* _EXTRACTED MATERIAL_

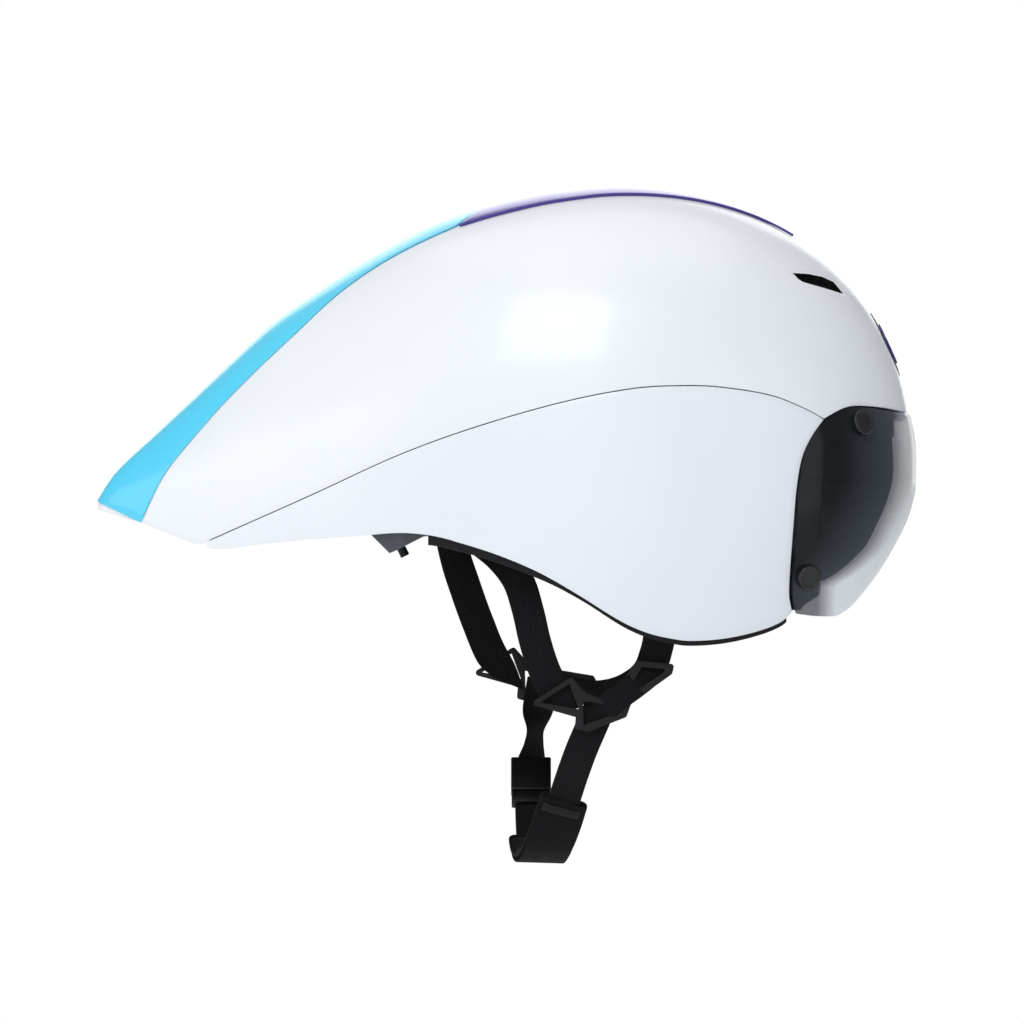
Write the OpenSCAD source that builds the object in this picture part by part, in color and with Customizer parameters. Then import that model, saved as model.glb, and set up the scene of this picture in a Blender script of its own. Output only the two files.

==

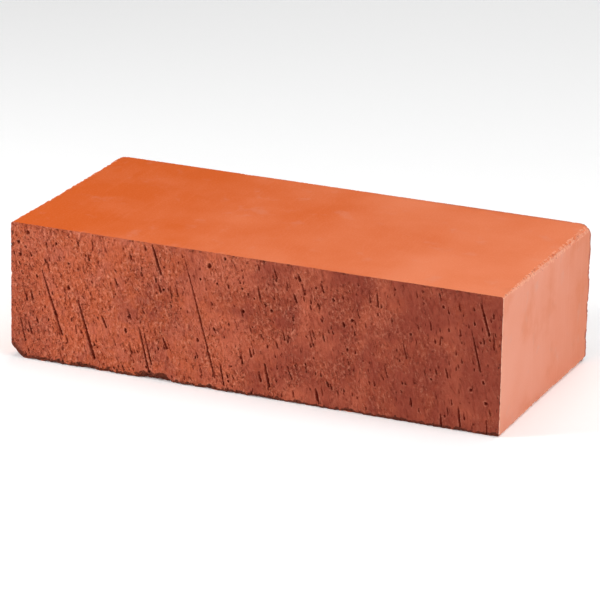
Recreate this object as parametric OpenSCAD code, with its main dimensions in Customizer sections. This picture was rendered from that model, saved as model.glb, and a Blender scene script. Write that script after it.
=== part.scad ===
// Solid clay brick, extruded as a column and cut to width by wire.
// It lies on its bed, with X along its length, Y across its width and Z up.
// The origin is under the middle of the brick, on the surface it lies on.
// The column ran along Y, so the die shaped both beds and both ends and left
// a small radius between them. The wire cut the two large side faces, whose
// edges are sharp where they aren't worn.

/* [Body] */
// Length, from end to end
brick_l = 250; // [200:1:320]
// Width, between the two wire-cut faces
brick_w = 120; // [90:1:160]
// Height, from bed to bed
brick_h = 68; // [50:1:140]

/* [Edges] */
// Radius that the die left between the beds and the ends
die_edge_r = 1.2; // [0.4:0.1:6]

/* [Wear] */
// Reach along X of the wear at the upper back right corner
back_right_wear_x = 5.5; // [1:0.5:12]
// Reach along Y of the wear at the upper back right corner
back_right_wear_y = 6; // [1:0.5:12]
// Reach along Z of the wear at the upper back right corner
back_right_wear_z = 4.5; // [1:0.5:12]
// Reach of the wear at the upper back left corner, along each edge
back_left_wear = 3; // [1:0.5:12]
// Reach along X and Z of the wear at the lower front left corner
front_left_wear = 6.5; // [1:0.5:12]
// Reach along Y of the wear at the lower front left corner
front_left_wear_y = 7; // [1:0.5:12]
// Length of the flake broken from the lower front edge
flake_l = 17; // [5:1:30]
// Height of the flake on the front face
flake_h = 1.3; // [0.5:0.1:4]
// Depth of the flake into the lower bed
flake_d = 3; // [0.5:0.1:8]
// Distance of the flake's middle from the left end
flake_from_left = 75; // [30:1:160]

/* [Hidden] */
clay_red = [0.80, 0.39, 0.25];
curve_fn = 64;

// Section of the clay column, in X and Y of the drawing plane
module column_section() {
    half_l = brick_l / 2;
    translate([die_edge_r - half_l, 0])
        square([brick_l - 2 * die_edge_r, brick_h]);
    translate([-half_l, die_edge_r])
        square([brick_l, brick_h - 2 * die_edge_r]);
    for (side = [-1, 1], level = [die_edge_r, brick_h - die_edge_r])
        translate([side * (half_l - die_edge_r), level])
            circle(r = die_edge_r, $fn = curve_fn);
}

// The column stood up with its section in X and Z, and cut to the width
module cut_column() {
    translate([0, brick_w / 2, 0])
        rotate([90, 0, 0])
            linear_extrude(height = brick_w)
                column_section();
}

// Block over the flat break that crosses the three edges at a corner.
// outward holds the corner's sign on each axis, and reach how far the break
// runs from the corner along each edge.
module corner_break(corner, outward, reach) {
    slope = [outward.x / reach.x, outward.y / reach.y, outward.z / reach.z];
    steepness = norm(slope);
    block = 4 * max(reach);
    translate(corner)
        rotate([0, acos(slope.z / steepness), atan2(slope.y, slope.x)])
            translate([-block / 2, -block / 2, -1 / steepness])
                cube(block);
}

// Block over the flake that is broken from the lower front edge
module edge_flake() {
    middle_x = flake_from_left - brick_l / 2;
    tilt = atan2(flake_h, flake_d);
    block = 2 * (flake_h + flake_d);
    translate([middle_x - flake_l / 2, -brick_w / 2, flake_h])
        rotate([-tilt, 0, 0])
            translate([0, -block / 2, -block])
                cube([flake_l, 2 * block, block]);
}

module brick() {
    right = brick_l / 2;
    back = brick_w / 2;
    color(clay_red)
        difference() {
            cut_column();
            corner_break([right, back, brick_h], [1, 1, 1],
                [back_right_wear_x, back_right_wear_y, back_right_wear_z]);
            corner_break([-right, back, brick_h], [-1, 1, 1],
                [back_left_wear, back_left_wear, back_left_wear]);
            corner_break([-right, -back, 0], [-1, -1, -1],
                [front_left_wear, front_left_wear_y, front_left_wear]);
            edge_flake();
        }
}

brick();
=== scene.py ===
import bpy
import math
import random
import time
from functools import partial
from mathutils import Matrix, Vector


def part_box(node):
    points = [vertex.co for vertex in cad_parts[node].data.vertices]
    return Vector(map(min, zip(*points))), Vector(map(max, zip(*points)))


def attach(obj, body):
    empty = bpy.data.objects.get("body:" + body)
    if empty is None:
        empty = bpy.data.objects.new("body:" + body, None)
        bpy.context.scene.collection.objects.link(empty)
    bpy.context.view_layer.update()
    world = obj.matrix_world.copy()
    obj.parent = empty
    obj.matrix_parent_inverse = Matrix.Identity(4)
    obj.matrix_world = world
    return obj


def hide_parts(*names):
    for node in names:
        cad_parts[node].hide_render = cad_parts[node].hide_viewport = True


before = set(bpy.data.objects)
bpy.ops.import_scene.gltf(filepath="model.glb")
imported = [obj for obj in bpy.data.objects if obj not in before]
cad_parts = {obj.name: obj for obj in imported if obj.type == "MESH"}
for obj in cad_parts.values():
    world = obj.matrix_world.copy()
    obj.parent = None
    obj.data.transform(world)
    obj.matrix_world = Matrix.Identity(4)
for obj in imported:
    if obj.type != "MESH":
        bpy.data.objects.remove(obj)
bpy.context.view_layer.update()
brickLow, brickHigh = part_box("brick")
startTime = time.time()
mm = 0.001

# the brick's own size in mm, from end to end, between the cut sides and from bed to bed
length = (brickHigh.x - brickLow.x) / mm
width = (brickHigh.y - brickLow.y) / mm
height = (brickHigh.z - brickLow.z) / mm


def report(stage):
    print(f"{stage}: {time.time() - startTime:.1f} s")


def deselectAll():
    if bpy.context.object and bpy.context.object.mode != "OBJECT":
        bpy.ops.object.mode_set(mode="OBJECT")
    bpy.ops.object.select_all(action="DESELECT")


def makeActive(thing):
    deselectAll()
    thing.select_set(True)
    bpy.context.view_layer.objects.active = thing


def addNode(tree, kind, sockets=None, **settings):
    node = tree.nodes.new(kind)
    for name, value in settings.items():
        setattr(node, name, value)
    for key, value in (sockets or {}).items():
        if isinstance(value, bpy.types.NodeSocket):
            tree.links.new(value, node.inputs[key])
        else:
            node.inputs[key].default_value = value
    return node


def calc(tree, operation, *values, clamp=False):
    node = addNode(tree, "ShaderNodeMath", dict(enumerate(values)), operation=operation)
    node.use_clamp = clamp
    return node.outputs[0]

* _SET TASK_
Only the lines from the line with "back = brick_w / 2;" to the line with "obj.parent = empty", inclusive, are to be printed, exactly as they appear.

* _EXPECTED ANSWER_
    back = brick_w / 2;
    color(clay_red)
        difference() {
            cut_column();
            corner_break([right, back, brick_h], [1, 1, 1],
                [back_right_wear_x, back_right_wear_y, back_right_wear_z]);
            corner_break([-right, back, brick_h], [-1, 1, 1],
                [back_left_wear, back_left_wear, back_left_wear]);
            corner_break([-right, -back, 0], [-1, -1, -1],
                [front_left_wear, front_left_wear_y, front_left_wear]);
            edge_flake();
        }
}

brick();
=== scene.py ===
import bpy
import math
import random
import time
from functools import partial
from mathutils import Matrix, Vector


def part_box(node):
    points = [vertex.co for vertex in cad_parts[node].data.vertices]
    return Vector(map(min, zip(*points))), Vector(map(max, zip(*points)))


def attach(obj, body):
    empty = bpy.data.objects.get("body:" + body)
    if empty is None:
        empty = bpy.data.objects.new("body:" + body, None)
        bpy.context.scene.collection.objects.link(empty)
    bpy.context.view_layer.update()
    world = obj.matrix_world.copy()
    obj.parent = empty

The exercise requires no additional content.